The Book of Presbrey-Leland Memorials (1932) p. 36.
The text was generated by an ad copy writer and understandably elides mention of Sullivan while delivering the same impressionistic view of the style that we see modern wikipedists offer. It is fair to see an influence from Cairo’s Mamluk ornamented domes in the Edwards decoration.
Sullivan’s Wainwright mausoleum is one of the monuments of American architecture, and had a substantial influence, or Nachleben, as we academics pretentiously put it. I’ve already identified a West Laurel Hill mausoleum influenced by it (and to a greater degree his Getty mausoleum) here.
Another example of the influence of the Wainwright mausoleum in the context of ‘Eastern influences’ has been noted in McDowell and Meyer’s The Revival Styles in American Memorial Art (1994) 176 and their figure 133. They spotted the Arthur Barba, Sr., mausoleum, a cramped version of the Wainwright one, “designed and built by the Arthur Weiblen firm” in Metairie Cemetery in New Orleans Louisiana. Barba’s first wife died in 1909, which might furnish a date for his mausoleum. He died in 1936.
All well and good, but I didn’t bring you here to parade my knowledge of Sullivan’s mausolea and Presbrey-Leland work. Rather, I came to astound you with the moldy slimy mess I observed on the floor of the mausoleum’s interior (figures 7, 8).

A quick look at the interior shows it to be constructed of pink Georgia marble with a grey marble floor. There is a large sarcophagus in white marble against the rear wall which bears the inscription, “L’Amor che muove il sole e l’altre stelle,” from Dante’s Commedia. One can see the continuation of the ornamental motifs within the mausoleum.
But you’ll also notice the chair, the sort of hellish Eros on a fine marble pedestal, and the slimy mess in the middle of the floor. When I first saw it, from the door (to the right, out of view in figure 7), it looked like a heap of slimy mold that had fallen from the ceiling–but the ceiling is clean. Some jockeying around and I could see the shape of a feline skull and teeth: IT’S A TIGER SKIN! It is completely moldy and surrounded by liquid. But the stripes on the head are still clear enough (figure 8).

Keister states that Mrs. Edwards used to come to the mausoleum and read in the chair.
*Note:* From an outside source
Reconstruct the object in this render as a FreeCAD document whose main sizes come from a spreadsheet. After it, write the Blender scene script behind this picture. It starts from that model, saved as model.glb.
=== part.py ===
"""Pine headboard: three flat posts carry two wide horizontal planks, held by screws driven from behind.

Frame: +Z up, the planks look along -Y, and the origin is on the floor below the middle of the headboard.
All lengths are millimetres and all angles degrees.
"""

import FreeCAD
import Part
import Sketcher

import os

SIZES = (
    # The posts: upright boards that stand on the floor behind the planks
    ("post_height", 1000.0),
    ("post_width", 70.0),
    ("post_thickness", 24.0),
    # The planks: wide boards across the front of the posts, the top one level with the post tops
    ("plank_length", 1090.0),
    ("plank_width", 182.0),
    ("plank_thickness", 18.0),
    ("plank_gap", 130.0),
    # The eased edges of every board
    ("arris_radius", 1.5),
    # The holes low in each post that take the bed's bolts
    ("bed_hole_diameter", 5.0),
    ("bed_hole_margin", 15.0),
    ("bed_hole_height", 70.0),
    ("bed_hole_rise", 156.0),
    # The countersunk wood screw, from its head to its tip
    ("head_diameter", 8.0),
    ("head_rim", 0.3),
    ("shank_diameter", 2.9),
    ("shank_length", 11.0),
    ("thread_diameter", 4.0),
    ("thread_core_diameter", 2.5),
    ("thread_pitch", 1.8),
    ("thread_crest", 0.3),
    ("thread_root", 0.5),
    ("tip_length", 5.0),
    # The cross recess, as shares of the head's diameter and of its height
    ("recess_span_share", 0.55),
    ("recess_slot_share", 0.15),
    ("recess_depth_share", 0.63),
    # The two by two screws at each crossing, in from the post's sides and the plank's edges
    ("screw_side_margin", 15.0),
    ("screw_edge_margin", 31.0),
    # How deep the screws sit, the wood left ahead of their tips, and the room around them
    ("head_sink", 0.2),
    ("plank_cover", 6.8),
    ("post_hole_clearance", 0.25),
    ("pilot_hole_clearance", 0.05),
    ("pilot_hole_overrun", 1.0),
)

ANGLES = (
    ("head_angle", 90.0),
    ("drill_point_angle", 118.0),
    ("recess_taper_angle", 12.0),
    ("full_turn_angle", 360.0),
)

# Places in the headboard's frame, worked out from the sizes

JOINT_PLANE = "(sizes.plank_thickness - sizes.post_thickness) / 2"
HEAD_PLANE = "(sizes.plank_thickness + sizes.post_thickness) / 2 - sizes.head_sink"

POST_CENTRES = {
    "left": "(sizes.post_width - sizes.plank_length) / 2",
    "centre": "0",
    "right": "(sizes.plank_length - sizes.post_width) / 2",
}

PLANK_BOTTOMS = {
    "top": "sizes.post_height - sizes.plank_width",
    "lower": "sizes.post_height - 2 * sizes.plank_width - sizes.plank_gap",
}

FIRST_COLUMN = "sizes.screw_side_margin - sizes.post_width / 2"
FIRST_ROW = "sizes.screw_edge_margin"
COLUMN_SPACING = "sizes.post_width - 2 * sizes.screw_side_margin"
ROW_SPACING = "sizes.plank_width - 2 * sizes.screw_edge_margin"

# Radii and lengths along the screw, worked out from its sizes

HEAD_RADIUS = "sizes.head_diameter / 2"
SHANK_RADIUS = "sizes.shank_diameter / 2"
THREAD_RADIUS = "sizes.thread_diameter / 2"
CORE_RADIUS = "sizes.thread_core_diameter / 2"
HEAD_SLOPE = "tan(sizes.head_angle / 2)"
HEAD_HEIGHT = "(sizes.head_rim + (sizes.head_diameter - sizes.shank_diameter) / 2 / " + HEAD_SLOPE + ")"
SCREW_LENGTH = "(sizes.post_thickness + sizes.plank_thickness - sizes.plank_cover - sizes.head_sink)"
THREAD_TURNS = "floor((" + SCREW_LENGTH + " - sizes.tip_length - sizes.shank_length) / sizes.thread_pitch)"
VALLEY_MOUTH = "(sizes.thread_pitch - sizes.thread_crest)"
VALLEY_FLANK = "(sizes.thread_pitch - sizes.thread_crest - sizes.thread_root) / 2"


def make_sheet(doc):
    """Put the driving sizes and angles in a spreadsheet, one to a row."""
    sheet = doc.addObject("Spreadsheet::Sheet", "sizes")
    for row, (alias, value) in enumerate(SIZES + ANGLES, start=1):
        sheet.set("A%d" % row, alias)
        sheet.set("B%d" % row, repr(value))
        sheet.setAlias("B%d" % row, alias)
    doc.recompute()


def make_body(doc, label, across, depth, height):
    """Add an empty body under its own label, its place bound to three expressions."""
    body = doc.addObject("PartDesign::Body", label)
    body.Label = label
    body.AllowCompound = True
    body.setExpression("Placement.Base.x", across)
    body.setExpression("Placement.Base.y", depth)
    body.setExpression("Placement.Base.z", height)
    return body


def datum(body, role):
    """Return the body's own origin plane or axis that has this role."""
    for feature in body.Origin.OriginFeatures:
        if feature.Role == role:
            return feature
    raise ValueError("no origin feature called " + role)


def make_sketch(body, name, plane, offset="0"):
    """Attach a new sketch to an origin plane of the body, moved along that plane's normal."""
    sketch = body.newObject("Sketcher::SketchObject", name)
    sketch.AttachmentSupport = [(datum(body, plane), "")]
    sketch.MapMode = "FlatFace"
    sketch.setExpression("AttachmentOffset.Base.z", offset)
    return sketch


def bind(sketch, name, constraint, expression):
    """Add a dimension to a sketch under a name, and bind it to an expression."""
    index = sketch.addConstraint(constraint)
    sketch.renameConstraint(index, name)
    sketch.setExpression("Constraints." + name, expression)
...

I suppose the Eros was her way of symbolizing her love. She reportedly had her ashes mixed with Edwards’ in the Dante sarcophagus when she died in 1965.
I approve wholeheartedly of this mausoleum, because it has a confluence of things I like: it’s good architecture (if not exactly original), it tries to be unusual instead of staid (Islamic revival was not exactly common in the 1920s), it’s quirky (Tiger skin!), and it had what I think of as 1920s attempts at atmosphere, for example in the lights in the minarets. It would have been something, I think, to behold this mausoleum with its beacons lit on a moonlit night.
And in that sensibility I think we see the aesthetic of olde Hollywood.
[Blame Google translate if there’s something wrong with the title . . . .]
The Spanish looks good to me and ΚΥΔΟΣ on the the opening exclamation mark! The rotting tiger skin might best have been removed at some point.